Saturno, por seu lado, une-se em
sextil a Marte e Júpiter em Carneiro, revelando o potencial de a Necessidade se
tornar Justiça e Equilíbrio, o Bem em Acto, ou Castigo e Retribuição, a
Desmedida como Reacção. De um outro modo, Saturno, com esse olhar vindo do
Lugar de Deus, coloca o tempo sob o Poente, trazendo consigo a imagem da
mudança de um era, dos tempos que se põem e da hora que espera nascer. O tempo
do Espírito Santo, da Mãe Eterna espera a sua hora.

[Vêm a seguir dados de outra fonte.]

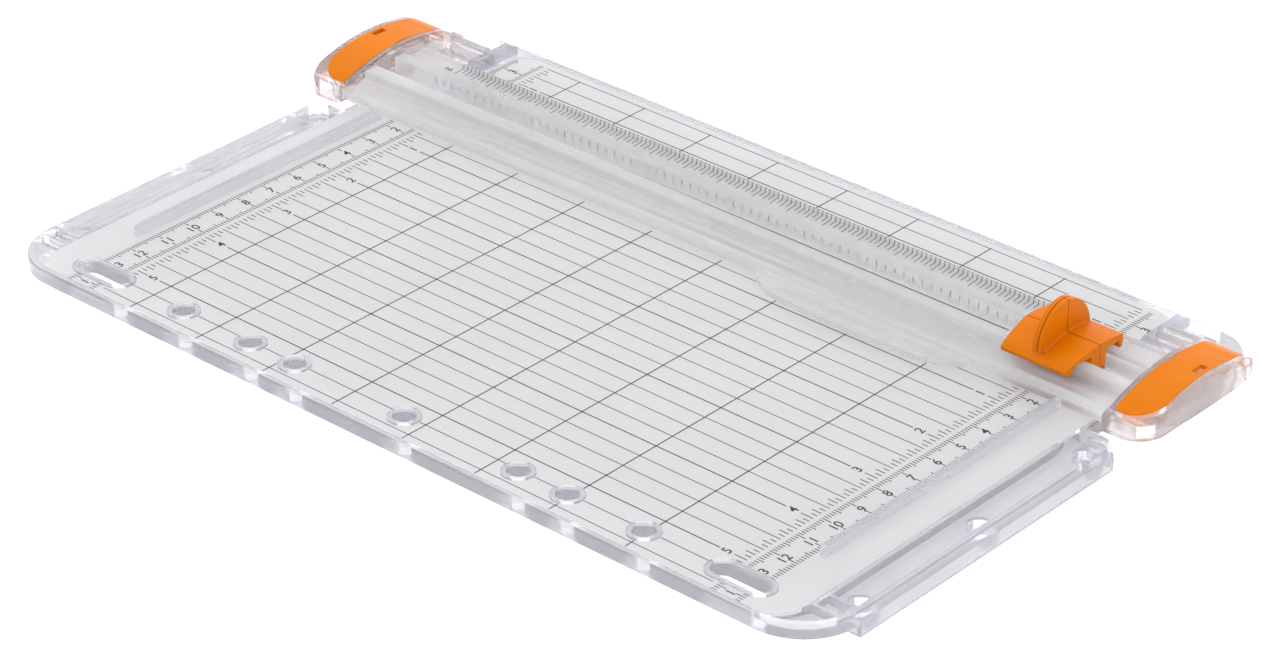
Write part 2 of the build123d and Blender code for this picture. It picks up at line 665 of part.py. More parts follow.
export_step(carriage_rear_shell.part, "parts/carriage_rear_shell.step")

with BuildPart() as carriage_dowels:
    with BuildSketch(FIN_PLANE):
        with Locations((0, 12.6), (0, 16.6)):
            Circle(0.72)
    extrude(amount=3.3, both=True)
carriage_dowels.part.label = "carriage_dowels"
export_step(carriage_dowels.part, "parts/carriage_dowels.step")

# Glide shoe: runs in the rail slot and carries two posts that the shells slide down on.
with BuildPart() as glide_shoe:
    with BuildSketch(DECK.offset(SLOT_FLOOR + 0.06)):
        with Locations((CARRIAGE_X, (SLOT_FRONT + SLOT_REAR) / 2)):
            Rectangle(CARRIAGE_W - 0.6, SLOT_REAR - SLOT_FRONT - 0.16)
    extrude(amount=1.1)
    with BuildSketch(DECK.offset(SLOT_FLOOR + 0.06)):
        with Locations((CARRIAGE_X - 8.5, 0), (CARRIAGE_X + 8.5, 0)):
            Rectangle(3.04, 3.04)
    extrude(amount=5.6)
    with BuildSketch(DECK):
        with Locations((CARRIAGE_X, 0)):
            SlotOverall(2 * BLADE_R + 2.0, 2.0)
        with Locations((CARRIAGE_X, 1.3)):
            Rectangle(2 * CARRIAGE_W, 0.8)
    extrude(amount=2.1, mode=Mode.SUBTRACT)
    with BuildSketch(DECK):
        with Locations((CARRIAGE_X, 0)):
            SlotOverall(2 * BLADE_R + 2.0, 2.0)
    extrude(amount=4, mode=Mode.SUBTRACT)
glide_shoe.part.label = "glide_shoe"
export_step(glide_shoe.part, "parts/glide_shoe.step")

with BuildPart() as blade_axle:
    with BuildSketch(BLADE_PLANE):
        Circle(AXLE_R)
    extrude(amount=2.2, both=True)
blade_axle.part.label = "blade_axle"
export_step(blade_axle.part, "parts/blade_axle.step")

with BuildPart() as blade_hub:
    with BuildSketch(BLADE_PLANE):
        Circle(HUB_R)
        Circle(AXLE_R + 0.04, mode=Mode.SUBTRACT)
    extrude(amount=HUB_HALF_W, both=True)
blade_hub.part.label = "blade_hub"
export_step(blade_hub.part, "parts/blade_hub.step")

with BuildPart() as rotary_blade:
    with BuildSketch(BLADE_PLANE):
        Circle(BLADE_R)
    extrude(amount=BLADE_T / 2, both=True)
    chamfer(rotary_blade.edges(), length=0.12, length2=0.5)
    with BuildSketch(BLADE_PLANE):
        Circle(HUB_R)
    extrude(amount=2, both=True, mode=Mode.SUBTRACT)
rotary_blade.part.label = "rotary_blade"
export_step(rotary_blade.part, "parts/rotary_blade.step")
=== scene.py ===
"""Looks of a clear desk paper trimmer: gridded deck, ruler rail, orange grips and a sliding cutter."""

import math

import bmesh
import bpy
from mathutils import Matrix, Vector
from mathutils.bvhtree import BVHTree


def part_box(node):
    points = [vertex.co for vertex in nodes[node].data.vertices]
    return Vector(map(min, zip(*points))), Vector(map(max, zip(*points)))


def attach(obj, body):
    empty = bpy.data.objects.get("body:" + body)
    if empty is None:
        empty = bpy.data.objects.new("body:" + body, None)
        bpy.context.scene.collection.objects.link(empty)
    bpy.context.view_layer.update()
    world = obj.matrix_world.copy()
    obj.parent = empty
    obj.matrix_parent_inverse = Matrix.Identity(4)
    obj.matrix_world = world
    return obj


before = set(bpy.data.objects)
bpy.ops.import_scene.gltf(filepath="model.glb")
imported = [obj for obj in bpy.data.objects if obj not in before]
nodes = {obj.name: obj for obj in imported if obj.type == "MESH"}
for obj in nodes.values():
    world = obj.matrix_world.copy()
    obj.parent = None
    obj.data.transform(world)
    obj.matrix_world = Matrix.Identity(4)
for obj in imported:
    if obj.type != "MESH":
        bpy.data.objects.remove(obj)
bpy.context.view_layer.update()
scene = bpy.context.scene

MM = 0.001
INCH = 25.4  # in mm

# ---------------------------------------------------------------- places read from the CAD frame
STRIP_LOW, STRIP_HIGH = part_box("cutting_strip")
PANEL_LOW, PANEL_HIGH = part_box("front_grid_panel")
DECK = PANEL_HIGH.z
CUT_Y = (STRIP_LOW.y + STRIP_HIGH.y) / 2
GRID_X0 = -120 * MM  # the zero of the inch scale along the cut
INK = 0.02 * MM  # thickness of the printing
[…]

No entanto, a quadratura de Saturno em
Aquário a Vénus, Úrano e Mercúrio e também à Caput Draconis e ao Ponto de Culminação, todos em Touro, impõe,
como é próprio do fim de um tempo, o peso da destruturação de uma realidade e da
construção de novos valores. Não é portanto um tempo de júbilo, de um simples
hedonismo taurino, mas sim um tempo que exige gravidade naquilo que se pensa e
diz, naquilo que se deseja, naquilo que queremos mudar, mesmo entre o caos e o
ideal, em suma, naquilo a que atribuímos valor.

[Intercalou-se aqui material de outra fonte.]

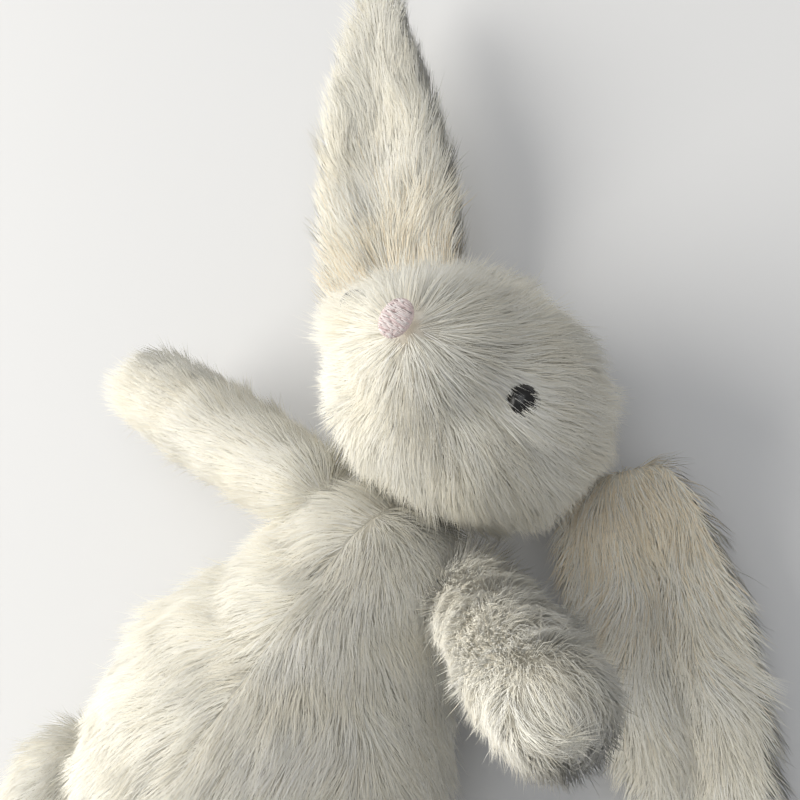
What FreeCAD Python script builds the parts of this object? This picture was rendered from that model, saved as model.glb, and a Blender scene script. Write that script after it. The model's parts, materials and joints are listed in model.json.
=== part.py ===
import math
import os

import FreeCAD
import Part
import Sketcher

# A plush bunny lying on its back, in millimetres.
# +X is the bunny's left, +Y points to its head, +Z is its belly side, and the floor is z = 0.
# The origin is the middle of the flat patch that the back rests on.

doc = FreeCAD.newDocument("plush_bunny")
dims = doc.addObject("Spreadsheet::Sheet", "Dims")
row_number = 0


def dim(alias, value):
    """Put one driving dimension in the sheet, under its alias."""
    global row_number
    row_number += 1
    dims.set("A%d" % row_number, alias)
    dims.set("B%d" % row_number, str(value))
    dims.setAlias("B%d" % row_number, alias)
    return value


# Fabric: woven backing with its pile combed down over it
dim("pile_wall", 6)

# Torso: an egg-shaped belly and a round chest that fills the hollow under the head
TORSO_Z = dim("torso_centre_z", 39.5)
dim("torso_semi_x", 57)
dim("torso_semi_y", 68)
dim("torso_semi_z", 42)
dim("neck_pivot_y", 63)
dim("neck_pivot_z", 41)
dim("chest_radius", 31)
dim("neck_gap", 0.4)

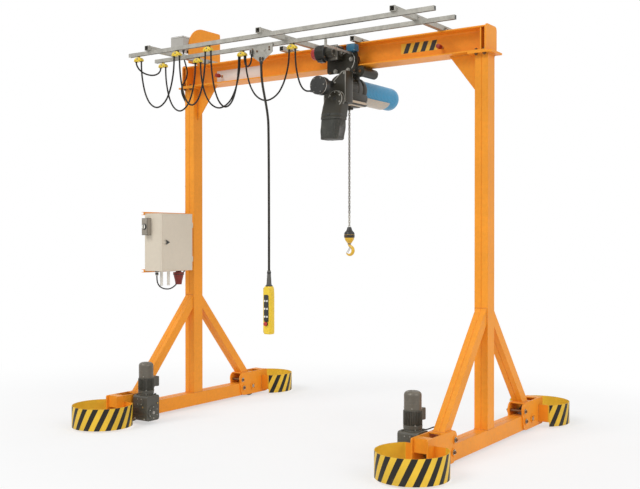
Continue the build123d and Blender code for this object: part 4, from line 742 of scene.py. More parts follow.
class CRANE_OT_stage(CraneOperator):
    """Makes the camera, the lamps, the pale surroundings and the floor"""

    bl_idname = "crane.stage"
    bl_label = "Stage"

    def execute(self, context):
        scene = context.scene
        scene.view_settings.view_transform = "Standard"
        data = bpy.data.cameras.new("camera")
        data.sensor_width = SENSOR
        data.lens = FOCAL_PIXELS / IMAGE_WIDTH * SENSOR
        data.clip_end = 100.0
        camera = bpy.data.objects.new("camera", data)
        camera.location = CAMERA_PLACE
        camera.rotation_euler = (math.radians(90.0 - CAMERA_DOWN), 0.0, math.radians(CAMERA_AZIMUTH))
        scene.collection.objects.link(camera)
        scene.camera = camera
        self.lamp(scene, "key_sun", 1.05, 25.0, (math.radians(50), 0.0, math.radians(-14)))
        self.lamp(scene, "fill_sun", 0.68, 40.0, (math.radians(60), 0.0, math.radians(80)))
        self.surroundings(scene)
        self.floor(scene)
        return {"FINISHED"}

    def lamp(self, scene, name, strength, spread, turn):
        """One soft sun."""
        data = bpy.data.lights.new(name, "SUN")
        data.energy = strength
        data.angle = math.radians(spread)
        lamp = bpy.data.objects.new(name, data)
        lamp.rotation_euler = turn
        lamp.location = (0.0, 0.0, 6.0)
        scene.collection.objects.link(lamp)

    def surroundings(self, scene):
        """White to the camera and in reflections, a plain soft level as light."""
        world = bpy.data.worlds.new("surroundings")
        nodes = Nodes(world)
        light = nodes.node("Background", {"Color": (0.98, 0.99, 1.0), "Strength": 0.62})
        plain = nodes.node("Background", {"Color": (1.0, 1.0, 1.0)})
        blend = nodes.node("MixShader", {0: nodes.seen(), 1: light, 2: plain})
        nodes.put(nodes.tree.nodes.new("ShaderNodeOutputWorld").inputs[0], blend)
        scene.world = world

    def floor(self, scene):
        """A pale floor that keeps the shadow near the crane and fades to white."""
        finish = Finish("floor")
        x, y, _ = finish.axes()
        away = x.sum("SQRT", x * x * 0.6 + y * y)
        fade = away.between(1.8, 4.2)
        speckle = finish.noise(3.0, 4.0)
        pale = finish.mix(speckle, (0.93, 0.93, 0.93), (0.96, 0.96, 0.96))
        matt = finish.node("BsdfDiffuse", {"Color": pale}, output="BSDF")
        white = finish.node("Emission", {"Color": (1.0, 1.0, 1.0), "Strength": 1.0}, output="Emission")
        share = finish.seen() * (fade * 0.45 + 0.55)
        shader = finish.node("MixShader", {0: share, 1: matt, 2: white})
        finish.put(finish.output.inputs[0], shader)
        shape = Shape("floor")
        half, drop = 14.0, 0.0005
        shape.face(shape.row((a, b, -drop) for a, b in corners(half, half)))
        floor = bpy.data.objects.new("floor", shape.mesh("floor"))
        scene.collection.objects.link(floor)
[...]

A mensagem do Dragão da Lua,
estendendo o seu corpo entre Escorpião e Touro, entre a Morte e o Viver, obriga
necessariamente a que se coloque a destruição do valor anterior como condição
para se criar um novo. Essa exegese da morte traduz-se num sentido de origem (Cauda Draconis na IV, no Lugar sob a
Terra), o que sugere aliás a próxima viagem da Serpente da Luz e da Sombra pelo
eixo Caranguejo-Capricórnio, mas traduz-se também no poder de finalidade da
própria morte, ou seja, Plutão em Capricórnio, onde o culminar da morte, da
transformação, firma o seu próprio poder.

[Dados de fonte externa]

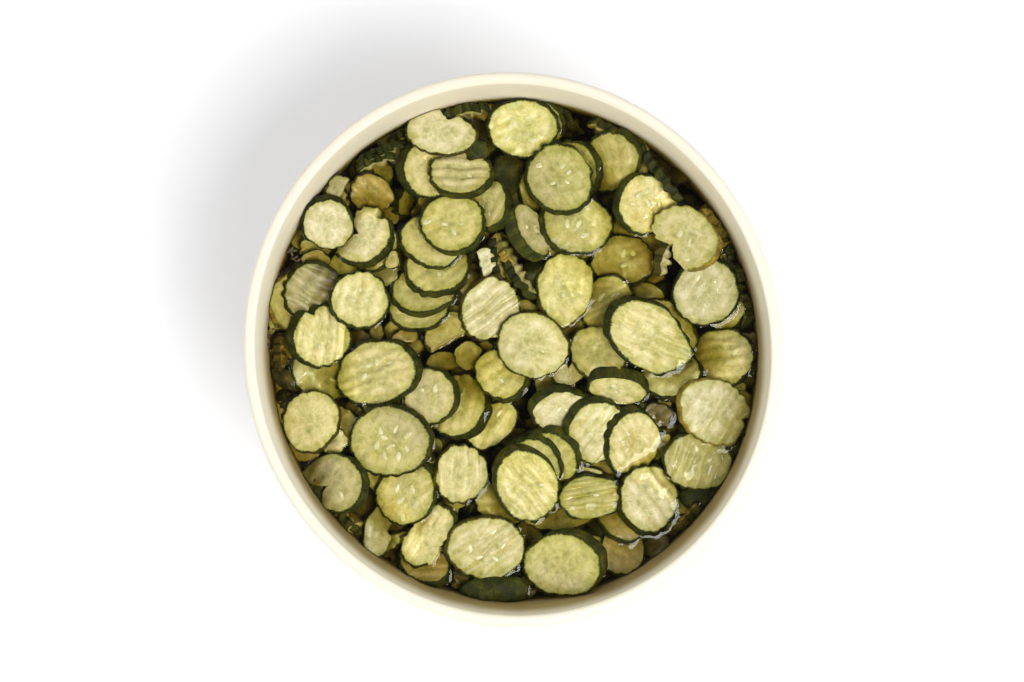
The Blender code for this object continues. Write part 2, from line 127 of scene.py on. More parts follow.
STANDING = [
    Standing(-60, 115, 28, 3.5, 118, 82, -3, "brown", "green"),
    Standing(-71, 104, 32, 4.0, 114, 80, 2, "olive", "green"),
    Standing(-70, 97, 24, 3.5, 108, 78, 2, "cream", "green"),
    Standing(-25, 126, 28, 3.5, 100, 78, 0, "cream", "green"),
    Standing(50, 112, 24, 4.0, 55, 74, 1, "cream", "olive"),
    Standing(60, 110, 22, 4.0, 36, 78, 0, "green", "green"),
    Standing(78, 95, 38, 3.0, 217, 80, 5, "dark", "green"),
    Standing(105, 63, 28, 5.0, 28, 70, 0, "olive", "yellow"),
    Standing(111, 56, 24, 3.0, 27, 80, -2, "olive", "green"),
    Standing(120, 21, 20, 3.0, 8, 76, -1, "olive", "green"),
    Standing(92, -88, 28, 6.0, -44, 64, -1, "brown", "olive"),
    Standing(-88, -90, 28, 4.0, 222, 76, -1, "brown", "green"),
    Standing(-103, -71, 14, 4.0, 215, 70, -1, "brown", "olive"),
    Standing(-122, -36, 30, 5.0, 195, 72, -3, "brown", "green"),
    Standing(-120, -3, 26, 6.0, 180, 66, -2, "brown", "olive"),
    Standing(-9, 47, 24, 4.0, 190, 70, 1, "green", "green"),
    Standing(-4, 51, 20, 4.0, 215, 68, 1, "olive", "yellow"),
    Standing(4, 38, 28, 5.0, 215, 66, 2, "pale", "green"),
    Standing(77, 46, 18, 5.0, 165, 62, 3, "white", "olive"),
]

# The first of these, up to DEEP_ROWS, lie low in the gaps and show no seeds.
DEEP_ROWS = 34
LYING = [
    Chip(-102, 53, 18, 12, 10, 40, 90, 4, "", 0, "olive", "olive"),
    Chip(-102, 46, 15, 11, 0, 20, 90, 3, "", 0, "brown", "olive"),
    Chip(-90, 83, 15, 13, 60, 30, 150, 8, "half", -30, "grey", "olive"),
    Chip(-113, 25, 30, 29, 90, 60, 180, 16, "", 0, "olive", "yellow"),
    Chip(-66, 39, 15, 12, 30, 0, 90, 5, "", 0, "grey", "green"),
    Chip(-56, 6, 16, 10, 20, 60, 90, 5, "half", 250, "brown", "green"),
    Chip(-80, 6, 12, 9, 0, 90, 0, 4, "", 0, "dark", "olive"),
    Chip(-92, -48, 15, 12, 60, 30, 200, 6, "", 0, "grey", "green"),
    Chip(-71, -96, 29, 16, 78, 100, 200, 9, "notch", 0, "grey", "green"),
    Chip(-87, 45, 16, 13, 0, 40, 0, 5, "", 0, "olive", "olive"),
    Chip(-68, 69, 18, 12, 0, 0, 90, 6, "", 0, "olive", "olive"),
    Chip(-70, 51, 27, 17, 45, 45, -45, 8, "", 0, "olive", "green"),
    Chip(-62, 46, 10, 7, 70, 0, 0, 4, "", 0, "olive", "green"),
    Chip(-20, 102, 16, 13, 30, 60, 90, 6, "", 0, "skin", "green"),
    Chip(-15, 45, 16, 13, 80, 30, 100, 8, "half", 200, "white", "green"),
    Chip(28, -12, 17, 13, 0, 85, 90, 4, "split", 80, "grey", "green"),
    Chip(-15, 0, 11, 9, 60, 0, 0, 5, "", 0, "grey", "olive"),
    Chip(-36, -6, 18, 10, 0, 0, 90, 8, "", 0, "grey", "olive"),
    Chip(-23, -3, 15, 14, 60, 30, 0, 8, "", 0, "pale", "olive"),
    Chip(-5, -80, 30, 22, -20, 20, 90, 5, "", 0, "olive", "olive"),
    Chip(24, -84, 40, 20, 5, 20, 270, 5, "", 0, "olive", "olive"),
    Chip(70, 38, 17, 10, 0, 30, 0, 6, "", 0, "brown", "olive"),
    Chip(70, 29, 20, 10, -25, -25, 90, 6, "", 0, "grey", "olive"),
    Chip(75, -34, 15, 13, 0, 40, 0, 6, "", 0, "dark", "olive"),
    Chip(111, 18, 20, 15, 40, 40, 0, 6, "", 0, "olive", "green"),
    Chip(75, -103, 16, 14, 20, 60, 300, 6, "", 0, "dark", "green"),
    Chip(57, -105, 26, 24, 80, 90, 270, 8, "", 0, "brown", "green"),
    Chip(98, -76, 22, 11, 15, 30, -50, 20, "", 0, "skin", "green"),
    Chip(57, -87, 28, 24, -40, 0, 225, 13, "", 0, "brown", "green"),
    Chip(44, -60, 21, 15, 10, 0, 90, 5, "", 0, "grey", "olive"),
    Chip(36, -66, 25, 11, 0, 0, 90, 8, "", 0, "white", "olive"),
    Chip(-47, -113, 28, 19, -20, 0, 262, 26, "", 0, "brown", "green"),
    Chip(-9, -125, 34, 13, 0, 30, 265, 25, "", 0, "skin", "green"),
    Chip(-2, 92, 20, 18, -60, 30, 60, 13, "tip", 275, "skin", "green"),
    Chip(10, 116, 34, 33, 0, 30, 50, 17, "", 0, "green", "green"),
    Chip(50, 97, 32, 30, 60, 100, 45, 20, "", 0, "olive", "green"),
    Chip(29, 92, 34, 32, -60, -50, 15, 18, "", 0, "olive", "green"),
    Chip(18, 82, 34, 30, -60, -45, 240, 9, "", 0, "olive", "green"),
    Chip(29, 61, 40, 32, -20, 20, 225, 6, "", 0, "green", "green"),
    Chip(-13, 75, 27, 22, 80, 60, -30, 22, "", 0, "green", "green"),
    Chip(9, 61, 31, 14, -60, 30, 205, 34, "", 0, "grey", "green"),
    Chip(-43, 94, 32, 30, 75, 20, 172, 21, "", 0, "cream", "green"),
    Chip(-38, 114, 38, 23, -10, 50, 300, 6, "spike", 97, "white", "olive"),
    Chip(67, 61, 32, 30, -40, -40, 228, 14, "", 0, "cream", "yellow"),
    Chip(57, 46, 34, 27, 0, 20, 250, 10, "", 0, "cream", "green"),
    Chip(49, 23, 32, 28, 70, 20, 90, 6, "", 0, "green", "green"),
    Chip(44, -2, 30, 27, -30, 60, 285, 12, "", 0, "olive", "olive"),
    Chip(109, -4, 33, 31, 0, 10, 0, 8, "", 0, "cream", "green"),
    Chip(82, -12, 32, 27, 10, 40, -50, 21, "nick", 325, "cream", "green"),
    Chip(77, 9, 40, 32, -40, -30, 30, 10, "", 0, "green", "olive"),
    Chip(-103, 29, 33, 31, 100, 150, 160, 10, "", 0, "grey", "green"),
    Chip(-100, -13, 33, 26, -40, 60, 200, 8, "", 0, "olive", "green"),
    Chip(-33, 8, 27, 22, 20, 45, 270, 9, "half", -60, "olive", "olive"),
    Chip(-49, 22, 32, 25, 0, 5, 270, 8, "", 0, "olive", "green"),
    Chip(-46, 31, 35, 25, 5, 10, 268, 18, "", 0, "olive", "green"),
    Chip(-39, 43, 34, 29, 10, 40, 262, 18, "", 0, "green", "green"),
    Chip(-42, 56, 34, 27, -20, 45, 235, 9, "", 0, "green", "green"),
    Chip(-11, -39, 31, 20, 42, 60, 130, 6, "", 0, "green", "green"),
    Chip(-29, -29, 35, 31, 50, 75, 335, 22, "", 0, "green", "green"),
    Chip(-43, -24, 30, 28, 90, 100, 0, 13, "", 0, "pale", "green"),
    Chip(-6, -13, 29, 25, -30, 40, -40, 16, "", 0, "green", "green"),
    Chip(24, -31, 31, 21, 10, 40, 120, 22, "", 0, "white", "green"),
    Chip(54, -20, 32, 14, -8, 0, 85, 30, "", 0, "cream", "green"),
    Chip(43, -42, 34, 31, 60, 50, 130, 20, "", 0, "cream", "green"),
    Chip(76, -50, 16, 8, 60, 60, 150, 13, "", 0, "olive", "green"),
    Chip(16, -59, 37, 35, 0, 60, 60, 21, "", 0, "green", "green"),
    Chip(9, -61, 33, 32, 0, 60, 60, 21, "", 0, "yellow", "green"),
    Chip(-44, -96, 37, 25, 55, 60, 0, 8, "waist", 145, "cream", "green"),
    Chip(-55, -74, 35, 31, 60, 40, 30, 16, "", 0, "green", "green"),
    Chip(-93, -69, 35, 31, 0, 30, -15, 16, "bite", 212, "grey", "green"),
    Chip(-104, -37, 33, 29, 70, 120, -40, 6, "", 0, "cream", "olive"),
    Chip(-12, 21, 34, 30, 60, 38, 160, 8, "", 0, "white", "olive"),
    Chip(27, 32, 37, 30, 80, 80, 225, 9, "tip", 268, "yellow", "olive"),
    Chip(10, 2.5, 38, 34, -20, -15, 90, 4, "", 0, "cream", "olive"),
    Chip(-99, 7, 33, 30, 80, 82, 175, 21, "nick", 112, "cream", "green"),
    Chip(-79, 25.5, 31, 30, 0, 78, 230, 6, "", 0, "cream", "green"),
    Chip(-70, -12, 44, 34, 18, 20, 0, 16, "", 0, "cream", "green"),
    Chip(-63, -47, 43, 38, 0, 60, 20, 10, "", 0, "green", "green"),
    Chip(-27, -64, 31, 27, 80, 90, 180, 8, "", 0, "cream", "olive"),
    Chip(40, -76, 34, 24, 5, 8, 90, 8, "", 0, "olive", "green"),
    Chip(7, -69, 40, 33, -65, -50, 120, 17, "", 0, "yellow", "green"),
    Chip(-14, -102, 41, 33, 0, 40, 150, 8, "", 0, "pale", "olive"),
    Chip(26, -110, 41, 34, 0, 60, 30, 23, "", 0, "green", "green"),
    Chip(62, -48, 35, 28, 70, -55, 130, 20, "", 0, "cream", "green"),
    Chip(70, -77, 36, 31, 90, -50, 225, 12, "", 0, "white", "green"),
    Chip(96, -58, 37, 31, -10, 72, 90, 6, "", 0, "olive", "green"),
    Chip(104, -32, 40, 33, -35, 60, 180, 9, "nick", 345, "white", "yellow"),
    Chip(99.5, 30, 36, 35, 90, 60, 60, 8, "", 0, "pale", "green"),
    Chip(69, 7, 47, 34, -38, -25, 140, 17, "tip", -15, "cream", "green"),
    Chip(68, 75, 32, 30, 80, 60, 165, 16, "tip", 5, "cream", "green"),
    Chip(88, 57, 37, 33, -30, -50, -30, 14, "chunk", 215, "pale", "yellow"),
    Chip(33, 65, 38, 32, -10, 30, 200, 13, "", 0, "green", "green"),
    Chip(5, 115, 38, 30, 0, 25, 90, 8, "", 0, "yellow", "green"),
    Chip(24, 88, 38, 34, -55, -50, 250, 8, "", 0, "green", "green"),
    Chip(-31, 65, 34, 31, 0, 20, 300, 12, "", 0, "green", "green"),
    Chip(-27, 91, 33, 24, 0, 0, -60, 16, "notch", 60, "pale", "green"),
    Chip(-73, 81, 23, 20, -20, -45, 130, 6, "", 0, "brown", "olive"),
    Chip(-78, 59, 34, 29, 40, 130, -45, 16, "torn", 152, "white", "green"),
    Chip(-96, 65.5, 27, 26, 0, 90, 110, 17, "", 0, "white", "green"),
]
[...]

O Senhor do Submundo olha triangularmente
para Vénus, Úrano e Mercúrio e para à Caput
Draconis e para a Culminação e quadrangularmente para Marte e Júpiter. A
visão da montanha confunde-se aqui com a visão do abismo e de um lado e do
outro, a dádiva tem o sabor da retribuição e a punição tem o aroma, o perfume,
de uma bênção. A bipolaridade da consciência que se eleva e se afunda ou se
transforma ou se destrói. Esta é esfinge no caminho. Os dois eixos através dos
quais o olhar da Morte se fixa separam também duas realidades inconciliáveis: o
poder e guerra, de um lado, e a vida e a Mãe-Terra, do outro. O militarismo
imergente não salvará o planeta da sua ruína, bem pelo contrário, arrastá-lo-á
mais rapidamente para a destruição. A conjugação de forças em Touro é também
esse sinal de alerta.
Tocado pelo grito da Mãe-Terra
(sextil a Vénus, Úrano e Mercúrio), Neptuno em Peixes, representando a
imaginação activa e uma energia tantas vezes incompreendida, traz-nos, a partir
do Lugar da Morte (VII), o Amor de Deus e a Compaixão como Totalidade, mas também
o véu de Maya, tecendo a ilusão necessária que serve o caminho, a morte e a
revelação. No entanto, a quadratura de Neptuno aos luminares aponta para a
dificuldade radical de conciliar a polaridade, de fazer nascer o Amor entre os
opostos. A ponte entre Gémeos e Peixes é, de um ponto de vista hermético, o
caminho iniciático da Palavra à Solidão, conduzindo pelo trilho agreste a voz da
multidão até ao silêncio divino.
O novilúnio de Maio tem, neste tempos
difíceis, de guerra, de propaganda, de ilusão e enganos, de falsos ideais, de juízo
fácil, um enorme potencial, pois possibilita a beleza da palavra que recua, da palavra
pensada, mas também da voz no deserto, do sermão aos peixes. A exigência do pensar,
mesmo quando tudo o que se vê é ignorância, carrega consigo o verbo da salvação.